William Wrigley was formed in 1891 and in 1892 started packing chewing gum with baking powder, of all things.

He had started with an idea to sell ‘Wrigley’s scouring soap’ but ‘Juicy Fruit’ and ‘Spearmint gum’ was launched in 1893 and Double Mint in 1914. Brands I worked on through most of my life.

In 1876 John Kellogg produced Cornflakes, largely by accident in a search for a healthy eating product for Sanatorium patients. That cereal brand developed in 1909.

Brands were coming to the fore on the turn of the century.

It is also interesting to note too, that food brands dominated.

Quite simply, people wanted to be more assured about the quality of food they ate. There were a lot of soap or oat producers, so these early brands had seen the promise of brand differentiation through branding, to sell more.

Clear branding meant the buyer would seek them out and buy more of the brand they liked, rather than competitors.

Indeed, with more sophistication, as products tried to stand out, they did so, not by just the use of their brand symbol, but also the shape and style of their packaging, such as the Coca-Cola bottle or the cornflake box.

So, it was the development of brands that was the precursor to Advertising as we know it. Brands having been established, needed promotion following the Industrial Revolution. But The Industrial Revolution also brings with it, a new story of innovation and enterprise. An era of innovation and invention, full of new ideas.

Developing mass produced products and transforming them into brands, goes some way to convincing consumers to buy. What was missing, was the ability to inform these consumers about the new brands.

Advertising.

It was and still is, the first job of Advertising, to inform. To make people firstly aware of the product, the brand.

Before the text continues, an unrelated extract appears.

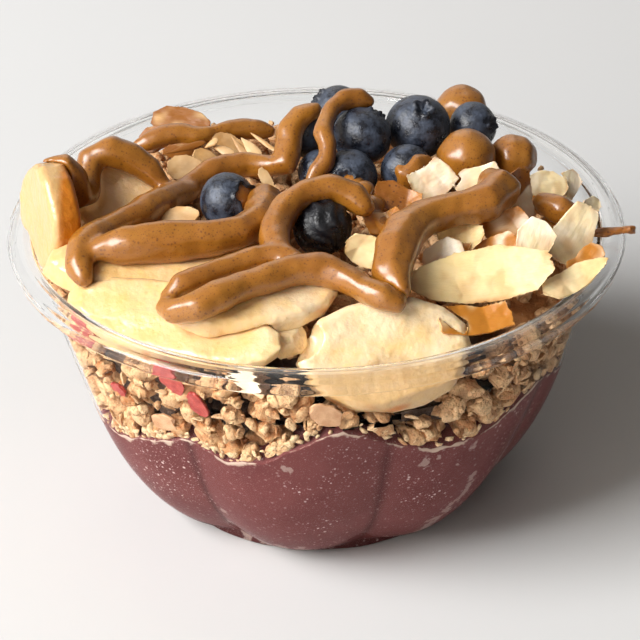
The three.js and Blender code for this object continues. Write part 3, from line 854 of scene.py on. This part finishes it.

What was missing from that mix, was the media ecosystem to reach consumers in order to communicate with them. To inform them about the new product and brand.

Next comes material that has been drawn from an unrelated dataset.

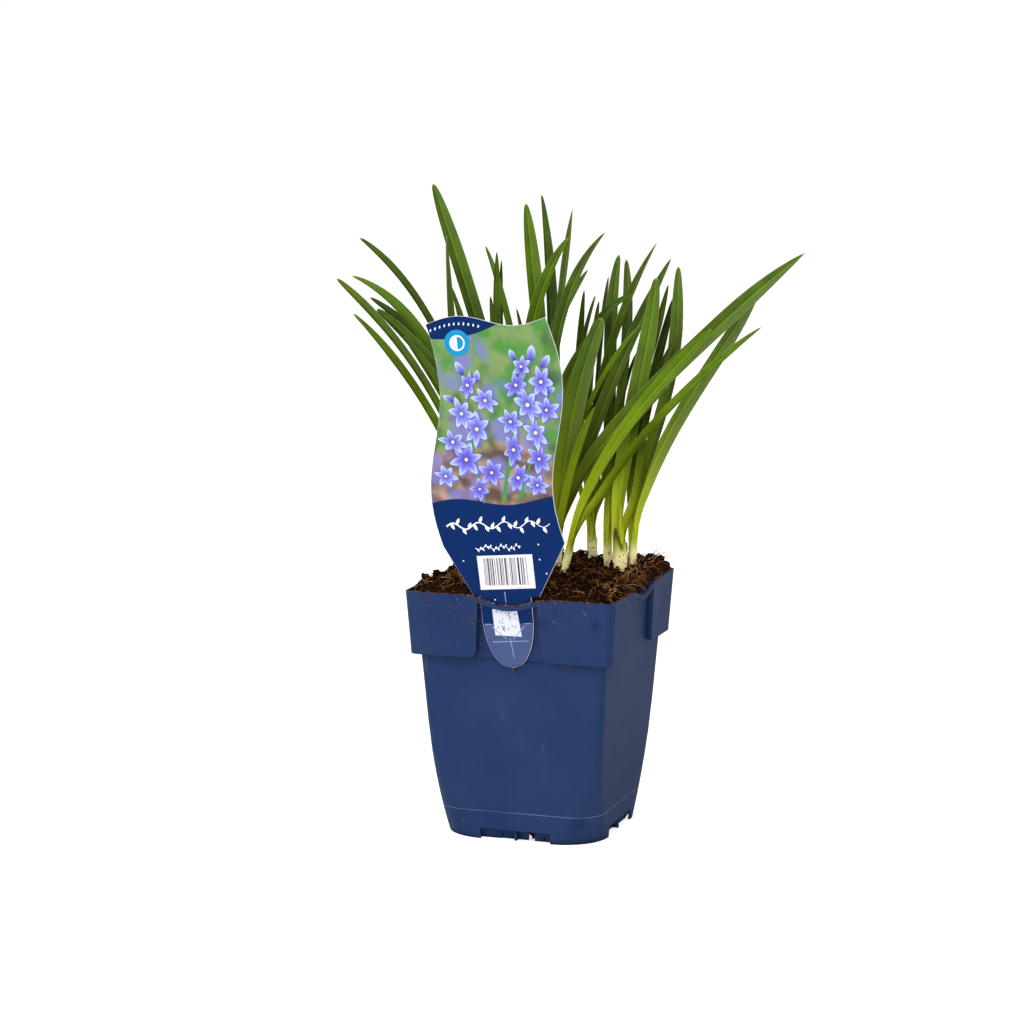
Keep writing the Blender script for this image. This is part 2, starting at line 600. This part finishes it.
def label_outline():
    """The label's outline, from its tongue's tip up the right side and down the left."""
    heights = [between(LABEL_TAPER_START, LABEL_TOP, step / LABEL_STEPS) for step in range(LABEL_STEPS)]
    points = tongue_side(1)
    points.append((TONGUE_CENTRE + TONGUE_HALF_WIDTH, LABEL_SHOULDER_RIGHT[1]))
    points.append(LABEL_SHOULDER_RIGHT)
    points += [(label_side(t, 1), t) for t in heights]
    for step in range(LABEL_STEPS + 1):
        s = between(label_side(LABEL_TOP, 1), label_side(LABEL_TOP, -1), step / LABEL_STEPS)
        wave = math.cos(math.tau * (s - LABEL_TOP_CREST) / LABEL_TOP_WAVE_LENGTH)
        points.append((s, LABEL_TOP + LABEL_TOP_WAVE * wave))
    points += [(label_side(t, -1), t) for t in reversed(heights)]
    points.append(LABEL_SHOULDER_LEFT)
    points.append((TONGUE_CENTRE - TONGUE_HALF_WIDTH, LABEL_SHOULDER_LEFT[1]))
    points += reversed(tongue_side(-1)[1:])
    return points


def make_label(material):
    """The plastic card, standing in the front recess behind its strap."""
    outline = label_outline()
    half = LABEL_THICKNESS / 2
    label = loft("label", [[(s, y, t) for s, t in outline] for y in (-half, half)], material)
    draft = math.atan2((RIM_WIDTH - BAND_FOOT_WIDTH) / 2, BAND_HEIGHT)
    label.rotation_euler = (draft, -LABEL_LEAN, 0)
    label.location = LABEL_POINT
    return label


def main():
    """Build every piece under one empty."""
    for obj in list(bpy.data.objects):
        bpy.data.objects.remove(obj)
    plastic = make_material("blue_polypropylene", (0.031, 0.055, 0.135), 0.45)
    peat = make_material("moist_peat", (0.016, 0.007, 0.003), 0.95)
    card = make_material("printed_plastic_card", (0.02, 0.055, 0.14), 0.3)
    green = make_material("strap_leaf", (0.06, 0.16, 0.02), 0.4)
    root = bpy.data.objects.new("potted_bluebell", None)
    bpy.context.scene.collection.objects.link(root)
    pieces = [make_pot(plastic), make_soil(peat), make_label(card)]
    pieces += [make_plant(name, plant, green) for name, plant in PLANTS.items()]
    for piece in pieces:
        piece.parent = root


main()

In other words, there was no real way to create Advertising at any sophisticated level because there was no real media.

Newspapers did exist, in a limited way and fly posting of street posters was prevalent, but the options were limited on the media side. That said this newfound focus on innovation, quickly moved too, into media.

The Industrial Revolution from 1800 to 1900 was a fertile ground of revolutionary thinking.

Once the development of products and brands plateaued, those innovators turned their attention to media.

Advertising needed Media.

But that’s how it all started.

The mass production of products from 1800 to 1900 through new inventions which in turn, then needed to be ‘branded’ to differentiate themselves.